The problem is that backups for wind make wind pointless
Wind is too changeable to make up a large proportion of the power supply.
The first counter argument from the wind lobby is that if it is calm somewhere then it is windy somewhere else. Unfortunately that is not very true. Most years have a calm spell lasting days that cover the whole of Europe.
The next counter argument is pumped storage. Storage facilities buy when the price is low and sell when the price is high. If you increase the quantity of storage, the price fluctuations fall and the incentive to build more disappears. The current facilities pay for themselves because most of their capacity is used every day. If you have enough storage for wind then all storage will spend almost all the time using hardly any of its capacity. As a result increasing capacity to match government wind targets would require even bigger stealth subsidies than the next generation of wind farms.
The next bogus figures from the wind lobby are "enough to power 34 homes". This means the installed capacity (power output on a windy day) would run some lightbulbs and fridges. Central heating and cooking from gas and transport from petrol.
Next you have to include the load factor. Wind turbines were built on the best sites first. Load factors used to be 30% (variations in wind speed result in the average output being 30% of the installed capacity). As the best sites filled up, 27% became a good load factor. Now we are down to 25% and still nowhere near the target installed capacity.
Installed capacity in mega watts and load factors used to be a good indicator of the value of windturbines. On windy days, wind farms on the scale of government targets would produce more power than demand, and more power than can reasonably be stored. That power cannot be used for anything useful so the turbines must be shut down. This shut down is not included in the load factor. Wind power is proportional to wind velocity cubed. This means that windy days contribute a large amount to the load factor even though they are not that common. If you included this, load factors would take a severe thrashing.

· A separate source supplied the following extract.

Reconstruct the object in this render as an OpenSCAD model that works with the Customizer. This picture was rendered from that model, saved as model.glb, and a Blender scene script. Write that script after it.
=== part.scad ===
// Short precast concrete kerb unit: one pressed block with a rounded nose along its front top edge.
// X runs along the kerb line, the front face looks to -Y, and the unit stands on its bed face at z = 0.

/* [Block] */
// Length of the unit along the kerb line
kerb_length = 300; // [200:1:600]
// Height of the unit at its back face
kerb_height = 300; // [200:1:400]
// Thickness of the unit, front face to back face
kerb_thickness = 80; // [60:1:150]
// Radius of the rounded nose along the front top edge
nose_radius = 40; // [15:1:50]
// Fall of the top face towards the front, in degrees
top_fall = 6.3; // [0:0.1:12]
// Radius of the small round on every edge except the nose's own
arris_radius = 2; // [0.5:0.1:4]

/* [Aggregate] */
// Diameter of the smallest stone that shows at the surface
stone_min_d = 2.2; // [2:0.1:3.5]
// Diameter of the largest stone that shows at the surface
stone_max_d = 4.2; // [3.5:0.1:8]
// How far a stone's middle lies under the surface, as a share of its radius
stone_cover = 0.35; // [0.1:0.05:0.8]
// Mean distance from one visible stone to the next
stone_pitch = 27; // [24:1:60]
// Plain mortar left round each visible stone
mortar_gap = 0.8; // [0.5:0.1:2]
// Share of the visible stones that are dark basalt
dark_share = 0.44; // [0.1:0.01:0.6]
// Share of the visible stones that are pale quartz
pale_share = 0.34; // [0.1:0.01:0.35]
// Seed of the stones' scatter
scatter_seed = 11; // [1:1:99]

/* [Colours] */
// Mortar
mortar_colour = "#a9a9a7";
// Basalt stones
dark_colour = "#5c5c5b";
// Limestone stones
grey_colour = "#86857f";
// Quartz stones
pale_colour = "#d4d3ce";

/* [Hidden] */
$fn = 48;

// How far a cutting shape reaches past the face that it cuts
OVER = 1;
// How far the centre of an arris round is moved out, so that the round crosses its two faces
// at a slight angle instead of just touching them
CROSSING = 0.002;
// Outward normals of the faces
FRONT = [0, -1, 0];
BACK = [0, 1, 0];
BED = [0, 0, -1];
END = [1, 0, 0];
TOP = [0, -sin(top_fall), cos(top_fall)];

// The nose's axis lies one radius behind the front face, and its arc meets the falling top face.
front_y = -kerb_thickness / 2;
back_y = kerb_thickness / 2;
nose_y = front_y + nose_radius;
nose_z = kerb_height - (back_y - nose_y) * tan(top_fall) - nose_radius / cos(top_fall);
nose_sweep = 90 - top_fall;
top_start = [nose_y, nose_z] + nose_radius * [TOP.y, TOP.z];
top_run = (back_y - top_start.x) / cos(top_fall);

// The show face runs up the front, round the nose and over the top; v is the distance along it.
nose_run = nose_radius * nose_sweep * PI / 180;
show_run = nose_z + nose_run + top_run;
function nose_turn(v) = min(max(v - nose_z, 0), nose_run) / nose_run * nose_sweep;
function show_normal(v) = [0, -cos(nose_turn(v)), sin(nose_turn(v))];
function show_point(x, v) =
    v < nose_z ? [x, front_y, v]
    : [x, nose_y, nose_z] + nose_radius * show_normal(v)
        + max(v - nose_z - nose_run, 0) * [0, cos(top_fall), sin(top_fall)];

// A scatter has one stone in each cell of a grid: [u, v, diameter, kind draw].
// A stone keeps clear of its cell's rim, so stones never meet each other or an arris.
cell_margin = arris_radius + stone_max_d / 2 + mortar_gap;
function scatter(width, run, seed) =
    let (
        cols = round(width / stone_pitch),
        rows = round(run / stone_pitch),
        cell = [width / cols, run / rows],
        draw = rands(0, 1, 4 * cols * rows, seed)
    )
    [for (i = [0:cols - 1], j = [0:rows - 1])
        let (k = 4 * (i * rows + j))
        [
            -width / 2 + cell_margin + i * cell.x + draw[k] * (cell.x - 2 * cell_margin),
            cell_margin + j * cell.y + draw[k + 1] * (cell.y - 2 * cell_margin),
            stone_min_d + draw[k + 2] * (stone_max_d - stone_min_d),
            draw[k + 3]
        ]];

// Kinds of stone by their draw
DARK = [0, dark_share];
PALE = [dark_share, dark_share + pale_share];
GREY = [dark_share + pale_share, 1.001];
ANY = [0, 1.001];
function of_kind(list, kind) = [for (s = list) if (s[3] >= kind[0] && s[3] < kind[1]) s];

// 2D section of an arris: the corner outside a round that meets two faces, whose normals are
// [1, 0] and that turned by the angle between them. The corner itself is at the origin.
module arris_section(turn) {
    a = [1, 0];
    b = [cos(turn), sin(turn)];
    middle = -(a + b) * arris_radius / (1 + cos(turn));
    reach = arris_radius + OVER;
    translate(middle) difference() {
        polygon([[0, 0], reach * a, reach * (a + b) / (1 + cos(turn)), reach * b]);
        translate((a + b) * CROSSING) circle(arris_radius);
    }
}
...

When the wind does not blow, the difference has to be generated elsewhere. The cheapest source is currently gas. If you want wind power, you need to add equal amount of gas standing idle most of the time and paying for itself only in the calm periods. The entire purpose of building expensive wind farms was to burn less gas.

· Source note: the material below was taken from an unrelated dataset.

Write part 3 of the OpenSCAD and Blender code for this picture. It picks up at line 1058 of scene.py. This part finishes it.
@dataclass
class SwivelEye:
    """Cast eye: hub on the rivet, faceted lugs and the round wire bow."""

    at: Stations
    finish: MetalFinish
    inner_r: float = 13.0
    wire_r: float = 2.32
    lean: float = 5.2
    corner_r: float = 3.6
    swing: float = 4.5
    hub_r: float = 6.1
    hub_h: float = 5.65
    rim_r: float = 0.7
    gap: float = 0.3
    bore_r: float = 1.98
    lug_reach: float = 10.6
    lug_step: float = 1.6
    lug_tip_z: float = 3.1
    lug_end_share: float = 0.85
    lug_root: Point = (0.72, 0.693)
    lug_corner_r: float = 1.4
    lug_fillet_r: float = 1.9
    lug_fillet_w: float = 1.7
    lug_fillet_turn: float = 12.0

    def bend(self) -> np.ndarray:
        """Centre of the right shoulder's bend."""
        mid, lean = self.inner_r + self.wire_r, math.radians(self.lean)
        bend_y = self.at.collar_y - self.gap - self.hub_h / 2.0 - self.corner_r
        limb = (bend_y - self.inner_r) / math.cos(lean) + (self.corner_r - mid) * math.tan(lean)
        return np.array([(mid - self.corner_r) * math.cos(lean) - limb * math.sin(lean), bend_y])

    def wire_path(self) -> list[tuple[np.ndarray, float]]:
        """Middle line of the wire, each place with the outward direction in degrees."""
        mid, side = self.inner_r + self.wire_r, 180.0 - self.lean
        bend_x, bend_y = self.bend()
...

When you go through the numbers properly nuclear is far cheaper than large windfarms. Waves do not contain much energy. Hydro is excellent if you have a suitable site. Geothermal is difficult in the UK because the earth's crust is thick here (can work if a natural fissure reduces the amount of drilling required). Tide and currents are interesting - it would be nice if some pilot schemes got some funding to see if they really are a good choice. Solar voltaic is only cost effective in sunny deserts. Solar thermal can reduce heating bills significantly (make sure they have the right amount if thermal insulation to match the local climate). Ground sourced and air sourced heat pumps massively reduce heating (and cooling) bills. Biofuel is even more daft than wind turbines.
If you want a sensible energy plan: Cut wind down to the best sites. Blow up the excess wind turbines so they cannot claim subsidies. Replace some of them with gas because that is a quick cheap way to meet demand (and you had to build them anyway to handle calm days). Use the money saved to install heat pumps and solar thermal to cut the demand. Start building some nukes so they will be ready when gas becomes expensive again. Look under the cushions on the sofa for loose change and use the money to double the funding for research into tidal generators. Stop arguing about climate change. It does not matter whether it is real or fiction. A diverse energy supply means we are not locked into price hikes from any one type supply.